A reabertura total, capitaneada pela prefeita Margarida Salomão (PT), coincide com os esforços do presidente Luiz Inácio Lula da Silva em retomar os investimentos na cultura brasileira após quatros anos de bolsonarismo. Nas últimas semanas, o petista anunciou investimento de 3,8 bilhões de reais no setor.

“É importante deixar claro o quão preciosa é esta memória, o quanto é necessário que ela esteja acessível à sociedade em geral”, destaca a CartaCapital. “Nós entendemos que o direito à cultura é primário numa sociedade democrática. Então, você não pode deixar este espaço fechado para visitas de alguns convidados, algumas pessoas privilegiadas. Isso falha com esse princípio”.

Margarida também critica o descaso com os equipamentos de cultura no País durante os últimos anos, a exemplo do Museu Nacional e da Língua Portuguesa, que tentam se reerguer após algumas tormentas.

“O que estamos fazendo aqui é um esforço político, é nadar contra a corrente e entender que este ato possui embocadura política importante para pensarmos as políticas de cultura”, avalia.

Segundo ela, a maior dificuldade para retomar as atividades no Museu foi a construção de “espaços de consensos” em torno da ideia de que o “bem superior” é o acesso à cultura. Agora, prossegue, os desafios que se impõem estão relacionados à “disputa do imaginário local” e consolidar o espaço como um patrimônio do município.
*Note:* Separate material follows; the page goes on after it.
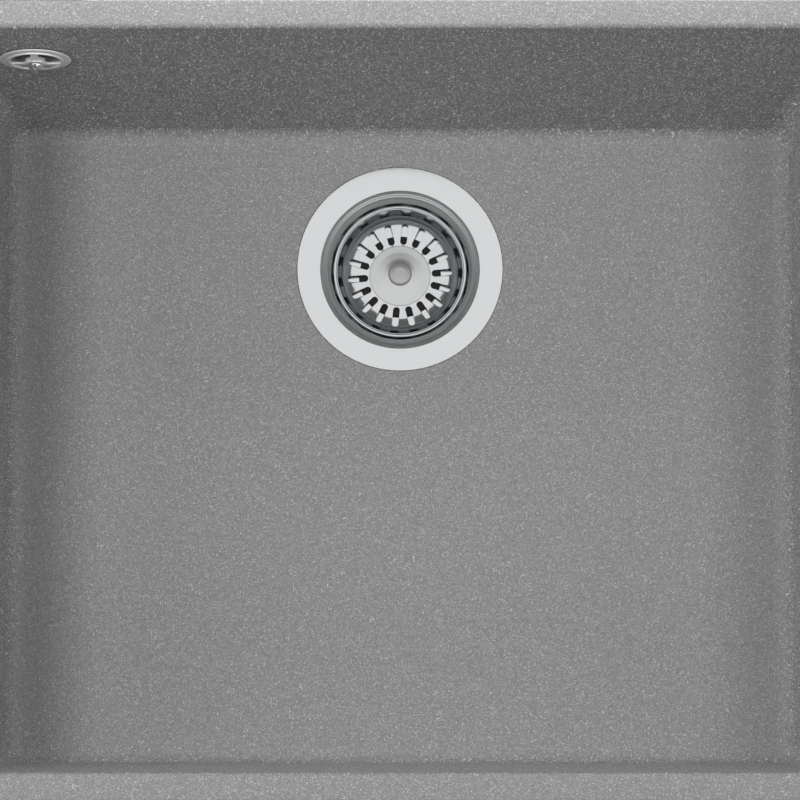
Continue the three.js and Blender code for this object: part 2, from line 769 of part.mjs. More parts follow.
function overflowElbow() {
  const inner = elbowRadius - elbowWall;
  const closedAt = elbowBack - elbowWall;
  const screwHole = overflowScrewRadius + threadFit;
  const chamber = alongWall(turned([
    [inner, elbowFace],
    [inner, closedAt],
    [screwHole + elbowBossWall, closedAt],
    [screwHole + elbowBossWall, bossFace],
    [screwHole, bossFace],
    [screwHole, closedAt],
    [0, closedAt],
    [0, elbowBack],
    [elbowRadius - elbowBevel, elbowBack],
    [elbowRadius, elbowBack - elbowBevel],
    [elbowRadius, elbowFace],
  ], pipeSides));
  const atSpigot = (geometry) => geometry.translate(0, spigotAxis, 0);
  const innerEdge = Math.sqrt(inner ** 2 - spigotRadius ** 2);
  const threadTop = couplingThreadLength - spigotReach;
  const spigot = atSpigot(rod(spigotRadius, threadTop - past, -innerEdge - past, pipeSides));
  const thread = atSpigot(rod(couplingRadius, -spigotReach, threadTop, pipeSides));
  const bore = atSpigot(rod(spigotBore, -spigotReach - past, past - innerEdge, pipeSides));
  return without(joined(chamber, spigot, thread), bore);
}

function overflowScrew() {
  const seat = -rosetteHubRise - touch;
  const crown = arc(0, 0, 1, 0, 90).map(([x, rise]) =>
    [x * overflowHeadRadius, seat - rise * overflowHeadHeight]);
  const screw = alongWall(turned([
    [0, bossFace + overflowScrewGrip],
    [overflowScrewRadius, bossFace + overflowScrewGrip],
    [overflowScrewRadius, seat],
    ...crown.slice(0, -1),
    [0, seat - overflowHeadHeight],
  ], rodSides));
  const slotFloor = seat - overflowHeadHeight + overflowSlotDepth;
  const slot = block(across(overflowHeadSlot), [seat - overflowHeadHeight - past, slotFloor],
    across(2 * overflowHeadRadius));
  return without(screw, slot);
}

function overflowSeal() {
  const face = padFace + touch;
  return alongWall(ring(overflowHoleRadius + sealInset, elbowRadius - sealInset, face,
    face + overflowSealThickness, pipeSides));
}

// ---------------------------------------------------------------- hose and couplings

// Below the spigot's end, in a coupling's frame: seal, hose flange, then the nut's lip.
const hoseStart = -touch - couplingSealThickness - touch;
const nutLipTop = hoseStart - hoseFlangeThickness - touch;
const hoseRadius = spigotBore + hoseWall;
const hoseFlangeRadius = couplingRadius - hoseFlangeInset;

function couplingNut() {
  const bore = couplingRadius + running;
  const top = couplingThreadLength - nutTopInset;
  const bottom = nutLipTop - nutLip;
  const shell = turned([
    [bore, top],
    [bore, nutLipTop],
    [hoseRadius + running, nutLipTop],
    [hoseRadius + running, bottom],
    [nutRadius - nutBevel, bottom],
    [nutRadius, bottom + nutBevel],
    [nutRadius, top],
  ], pipeSides);
  const ribHeights = [bottom + nutBevel, top];
  const rib = block([nutRadius - past, nutRadius + nutRibHeight], across(nutRibWidth), ribHeights);
  return joined(shell, ...around(nutRibs, rib));
}

const couplingSeal = () =>
  ring(spigotBore, hoseFlangeRadius, -touch - couplingSealThickness, -touch, pipeSides);

// Straight lines between corners, each corner rounded to its radius.
function roundedRoute(corners, radii) {
  const path = new THREE.CurvePath();
  let from = corners[0];
  radii.forEach((radius, i) => {
    const corner = corners[i + 1];
    const back = corners[i].clone().sub(corner).normalize();
    const ahead = corners[i + 2].clone().sub(corner).normalize();
    const turn = Math.PI - back.angleTo(ahead);
    const reach = radius * Math.tan(turn / 2);
    const pull = reach - (4 / 3) * radius * Math.tan(turn / 4);
    const bend = [[back, reach], [back, pull], [ahead, pull], [ahead, reach]].map(([way, distance]) =>
      corner.clone().addScaledVector(way, distance));
    path.add(new THREE.LineCurve3(from, bend[0]));
    path.add(new THREE.CubicBezierCurve3(...bend));
    from = bend[3];
  });
  path.add(new THREE.LineCurve3(from, corners[corners.length - 1]));
  return path;
}

// The hose drops beside the rear wall to the inlet's level, crosses under the bowl to the inlet's axis.
function hoseRoute() {
  sink.updateMatrixWorld(true);
  const start = new THREE.Vector3(0, 0, hoseStart).applyMatrix4(upperCoupling.matrixWorld);
  const end = new THREE.Vector3(0, 0, hoseStart).applyMatrix4(lowerCoupling.matrixWorld);
  const falling = new THREE.Vector3(0, 0, -1).transformDirection(upperCoupling.matrixWorld);
  const under = start.clone().addScaledVector(falling, (start.z - end.z) / -falling.z);
  const sideways = (under.y - end.y) / Math.tan(radians(crossingAngle));
  const beside = new THREE.Vector3(under.x + sideways, end.y, end.z);
  return roundedRoute([start, under, beside, end], [dropBend, inletBend]);
}

// [distance, radius] stations up the outside of the hose, and back down its bore.
function hoseStations(length) {
  const ribs = Math.floor((length - 2 * hoseStraight) / hoseRibPitch);
  const ribsFrom = (length - ribs * hoseRibPitch) / 2;
  const end = [
    [0, hoseFlangeRadius],
    [hoseFlangeThickness, hoseFlangeRadius],
    [hoseFlangeThickness, hoseRadius],
  ];
  const ribbed = Array.from({ length: ribs }, (_, i) => ribsFrom + i * hoseRibPitch).flatMap((distance) => [
    [distance, hoseRadius],
    [distance + hoseRibPitch / 2, hoseRadius + hoseRibHeight],
  ]);
  const otherEnd = end.map(([distance, radius]) => [length - distance, radius]).reverse();
  const boreSteps = Math.ceil(ribs / ribsPerBoreStep);
  const bore = Array.from({ length: boreSteps + 1 }, (_, i) => [length * (1 - i / boreSteps), spigotBore]);
  console.log(`overflow hose: ${length.toFixed(0)} mm long, ${ribs} ribs`);
  return [...end, ...ribbed, [length - ribsFrom, hoseRadius], ...otherEnd, ...bore];
}

function overflowHose() {
  const route = hoseRoute();
  const length = route.getLength();
  const frames = route.computeFrenetFrames(routeSteps, false);
  const rings = hoseStations(length).map(([distance, radius]) => {
    const centre = route.getPointAt(distance / length);
    const step = Math.round((distance / length) * routeSteps);
    return Array.from({ length: hoseSides }, (_, i) => {
      const angle = (2 * Math.PI * i) / hoseSides;
      return centre.clone()
        .addScaledVector(frames.normals[step], radius * Math.cos(angle))
        .addScaledVector(frames.binormals[step], radius * Math.sin(angle));
    });
  });
  return lofted(rings);
}

// ---------------------------------------------------------------- assembly

place("bowl", bowl(), stoneComposite, sink);

place("flange_seal", flangeSeal(), rubber, drainFrame);
place("strainer_body", strainerBody(), satinSteel, drainFrame);
place("lower_seal", lowerSeal(), rubber, drainFrame);
place("waste_body", wasteBody(), whitePlastic, drainFrame);
place("clamp_nut", clampNut(), brass, drainFrame);
place("clamp_screw", clampScrew(), satinSteel, drainFrame);

place("basket_cup", basketCup(), brightSteel, drainFrame);
place("basket_cap", basketCap(), satinSteel, drainFrame);
place("basket_knob", basketKnob(), satinSteel, drainFrame);
place("basket_stem", basketStem(), satinSteel, drainFrame);
place("stopper_plate", stopperPlate(), satinSteel, drainFrame);
place("stopper_seal", stopperSeal(), rubber, drainFrame);
place("stem_clip", stemClip(), whitePlastic, drainFrame);

place("overflow_rosette", rosette(), chrome, overflowFrame);
place("overflow_screw", overflowScrew(), chrome, overflowFrame);
place("overflow_seal", overflowSeal(), rubber, overflowFrame);
place("overflow_elbow", overflowElbow(), blackPlastic, overflowFrame);

place("upper_hose_seal", couplingSeal(), rubber, upperCoupling);
place("upper_hose_nut", couplingNut(), greyPlastic, upperCoupling);
place("overflow_hose", overflowHose(), greyPlastic, sink);
place("lower_hose_seal", couplingSeal(), rubber, lowerCoupling);
place("lower_hose_nut", couplingNut(), greyPlastic, lowerCoupling);

export default sink;
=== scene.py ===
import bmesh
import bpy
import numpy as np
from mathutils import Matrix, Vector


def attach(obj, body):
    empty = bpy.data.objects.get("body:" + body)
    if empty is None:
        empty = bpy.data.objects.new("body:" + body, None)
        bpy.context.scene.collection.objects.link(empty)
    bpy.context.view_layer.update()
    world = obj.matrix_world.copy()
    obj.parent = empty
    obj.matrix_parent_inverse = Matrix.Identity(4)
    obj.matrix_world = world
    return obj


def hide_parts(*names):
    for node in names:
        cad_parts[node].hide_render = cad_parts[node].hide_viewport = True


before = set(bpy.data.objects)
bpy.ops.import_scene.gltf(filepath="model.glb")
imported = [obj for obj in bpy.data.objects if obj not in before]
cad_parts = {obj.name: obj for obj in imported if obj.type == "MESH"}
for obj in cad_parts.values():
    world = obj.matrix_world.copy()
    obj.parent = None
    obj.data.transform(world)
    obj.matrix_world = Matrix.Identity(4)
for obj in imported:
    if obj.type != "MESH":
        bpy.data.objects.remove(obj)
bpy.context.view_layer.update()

# Undermount kitchen sink in stone composite, with its basket strainer waste and piped overflow.
# Sizes are in millimetres, +Z up, +X to the right, +Y to the rear wall, from the middle of the
# opening in the plane of the rim. A piece is turned to metres when its mesh is made.

scene = bpy.context.scene
scene.view_settings.view_transform = "Standard"

MM = 0.001

# ---- camera

CAMERA_TILT = 7.6  # degrees away from straight down
CAMERA_DISTANCE = 3.0  # metres
CAMERA_LENS = 260.0
CAMERA_AIM = -0.0017  # metres, the point of the rim's plane in the middle of the picture

tilt = np.radians(CAMERA_TILT)
camera = bpy.data.objects.new("camera", bpy.data.cameras.new("camera"))
camera.data.lens = CAMERA_LENS
camera.data.sensor_width = 36
camera.location = (0, CAMERA_AIM - CAMERA_DISTANCE * np.sin(tilt), CAMERA_DISTANCE * np.cos(tilt))
camera.rotation_euler = (tilt, 0, 0)
scene.collection.objects.link(camera)
scene.camera = camera

# ---- sizes

TOUCH = 0.3
RUNNING = 0.3
THREAD_FIT = 0.15

# Bowl
HALF_WIDTH = 235.0
HALF_DEPTH = 195.0
BOWL_DEPTH = 200.0
RIM_WIDTH = 15.0
RIM_THICKNESS = 10.0
RIM_INNER_ROUND = 3.0
RIM_OUTER_ROUND = 1.5
RIM_LOWER_ROUND = 1.5
WALL = 8.0
LEAN = 19.0
CORNER = 12.0
FLOOR_FILLET = 10.0
OUTER_FILLET = 16.0
FLOOR_FALL = 3.0
REAR_FALL = 2.6
FLOOR_THICKNESS = 10.0
BOSS_DEPTH = 4.0

# Heights and radii of the waste, from the drain's axis
DRAIN_Y = 99.0
FLANGE_Z = -BOWL_DEPTH - FLOOR_FALL
SHEET = 1.2
CUP_R = 38.4
SHELF_R = 40.3
MOUTH_R = 44.0
FLANGE_ROLL = 1.7
FLANGE_DISH = 0.35  # it falls this much towards the mouth
LIP_R = MOUTH_R + FLANGE_ROLL
FLANGE_R = 57.0
SHELF_Z = FLANGE_Z - 7.5
SHELF_FOOT_Z = SHELF_Z - 1.5
SEAT_Z = FLANGE_Z - 30.0
CUP_CORNER = 4.0
THROAT_R = 20.0
THROAT_ROLL = 2.0
THROAT_END_Z = SEAT_Z - 11.0
SPIDER_TOP_Z = THROAT_END_Z + 2.5
REBATE_R = FLANGE_R + 0.4
REBATE_Z = FLANGE_Z - 3.0
DRAIN_HOLE_R = 46.4
FLAT_R = REBATE_R + 3.0
UNDERSIDE_Z = -BOWL_DEPTH - FLOOR_THICKNESS
BOSS_Z = UNDERSIDE_Z - BOSS_DEPTH
BOSS_R = 66.0
BODY_TOP_Z = BOSS_Z - 2.5
BODY_BORE = 44.8
BODY_R = 48.0
BODY_FLANGE_R = 58.0
CONE_TOP_Z = BODY_TOP_Z - 42.0
CONE_END_Z = CONE_TOP_Z - 10.0
OUTLET_R = 23.9
OUTLET_BORE = 20.0
OUTLET_END_Z = CONE_END_Z - 28.0
OUTLET_PITCH = 2.3
HUB_TOP_Z = CONE_END_Z + 6.0
HUB_END_Z = HUB_TOP_Z - 12.0
HUB_R = 10.0
NUT_BARREL_R = 6.4
SCREW_R = 4.0
SCREW_HEAD_R = 7.5
SCREW_HEAD_H = 3.7
INLET_Z = BODY_TOP_Z - 21.0
INLET_REACH = 74.0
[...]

“Nós tivemos, sobretudo, a capacidade de fazer uma grande concertação política [em Juiz de Fora], de tal modo que prevalecesse a percepção de que as disputas locais ou menos relevantes estão subordinadas à política de cultura que entendemos ser essenciais”, pontua.

Esta é a prefeita de Juiz de Fora, Margarida Salomão (PT), durante a reabertura do Museu – Carlos Mendonça/Prefeitura de Juiz de Fora

A prefeita ainda disse que pretende transformar o Museu em autarquia municipal, para garantir que os investimentos sejam feitos independente das bandeiras políticas. “Temos como plano para o ano que vem a realização de um concurso para selecionar profissionais que precisamos para o Mapro”, antecipou.
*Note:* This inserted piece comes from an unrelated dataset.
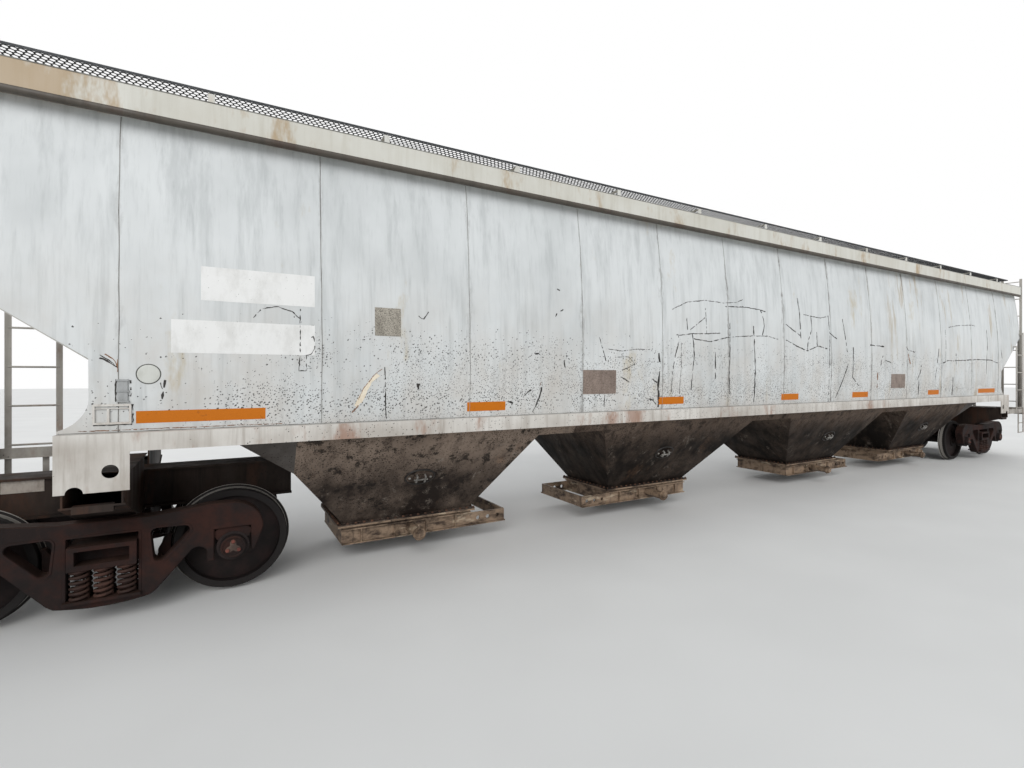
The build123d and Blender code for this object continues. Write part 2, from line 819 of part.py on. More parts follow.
def side_curve():
    """Centre and radius of a side's outer arc, in Y and Z."""
    (ay, az), (by, bz), (cy, cz) = side_line(0)
    twice = 2 * (ay * (bz - cz) + by * (cz - az) + cy * (az - bz))
    sa, sb, sc = ay * ay + az * az, by * by + bz * bz, cy * cy + cz * cz
    centre_y = (sa * (bz - cz) + sb * (cz - az) + sc * (az - bz)) / twice
    centre_z = (sa * (cy - by) + sb * (ay - cy) + sc * (by - ay)) / twice
    return centre_y, centre_z, math.hypot(ay - centre_y, az - centre_z)


def side_face(z):
    """Distance of a side's outer face from the middle at a height z."""
    centre_y, centre_z, radius = side_curve()
    return centre_y + math.sqrt(radius ** 2 - (z - centre_z) ** 2)


def side_ladder():
    """Ladder, step and brackets on the near side at the +X end."""
    outer = -ladder_face - ladder_bar
    half = ladder_stile / 2
    member = draft_top
    member_high = member + ladder_stile
    step_z = rail + step_rise
    slope = (slope_top - notch_high) / (body_half - notch_x)
    top_in = notch_high + slope * (stile_in_x - notch_x) + stile_lap
    top_out = slope_top + stile_lap
    step_x = stile_in_x + 2 * ladder_stile
    # middle of the bar, its lower end, its upper end
    stiles = (
        (stile_in_x, member, top_in),
        (step_x, step_z, member_high),
        (stile_out_x, step_z, top_out),
    )
    bars = []
    for x, low, high in stiles:
        bars.append(box(x - half, x + half, outer, -ladder_face, low, high))
    bars.append(box(stile_in_x - half, step_x + half, outer, -ladder_face, member, member_high))
    middle = outer + ladder_bar / 2
    for index in range(rung_count):
        z = member_high + rung_pitch * (index + 0.2)
        bars.append(rod_x(middle, z, rung_radius, stile_in_x, stile_out_x))
    for z in (step_z + rung_radius, (step_z + member) / 2):
        bars.append(rod_x(middle, z, rung_radius, step_x, stile_out_x))
    for x, z in ((stile_in_x, top_in - half), (stile_out_x, top_out - half)):
        reach = max(side_face(z - half), side_face(z + half)) + side_clear
        bars.append(box(x - half / 2, x + half / 2, -ladder_face, -reach, z - half / 2, z + half / 2))
    return welded(bars)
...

Existe ainda a expectativa de que o acervo seja disponibilizado de forma digital – a ideia, contudo, ainda está sendo elaborada.

Reavaliar o passado

Pela primeira vez na história, a parte subterrânea foi aberta à visitação do público. O local era destinado aos serviçais que preparavam as refeições da família Ferreira Lage – tudo em silêncio, para não incomodar os visitantes na parte de cima. Não se pode cravar, no entanto, que o espaço também abrigou negros escravizados, mas historiadores creem que sim, já que a prática era quase regra no período.

“É um local que nunca foi aberto à população e que é cheio de histórias. Não basta falar que era um local dos serviçais. É preciso que a gente reflita sobre o que aquelas pessoas que ficavam ali no porão construíram para cidade, para sermos hoje quem nós somos”, pontua Giane Elisa, diretora geral da Fundação Cultural Alfredo Ferreira Lage (Funalfa).

Em uma das galerias, porém, a equipe do Museu tenta repensar os locais que os negros ocuparam. A exposição ‘Para Além do Suplício’ busca apresentá-los como personagens que também produziram, criaram e desenvolveram técnicas de sobrevivência em meio a um sistema que os dominava.

As peças utilizadas para tortura e castigo físico ainda podem ser vistas pelos visitantes, como as correntes e uma máscara punitiva, mas não são determinantes para entender as suas histórias.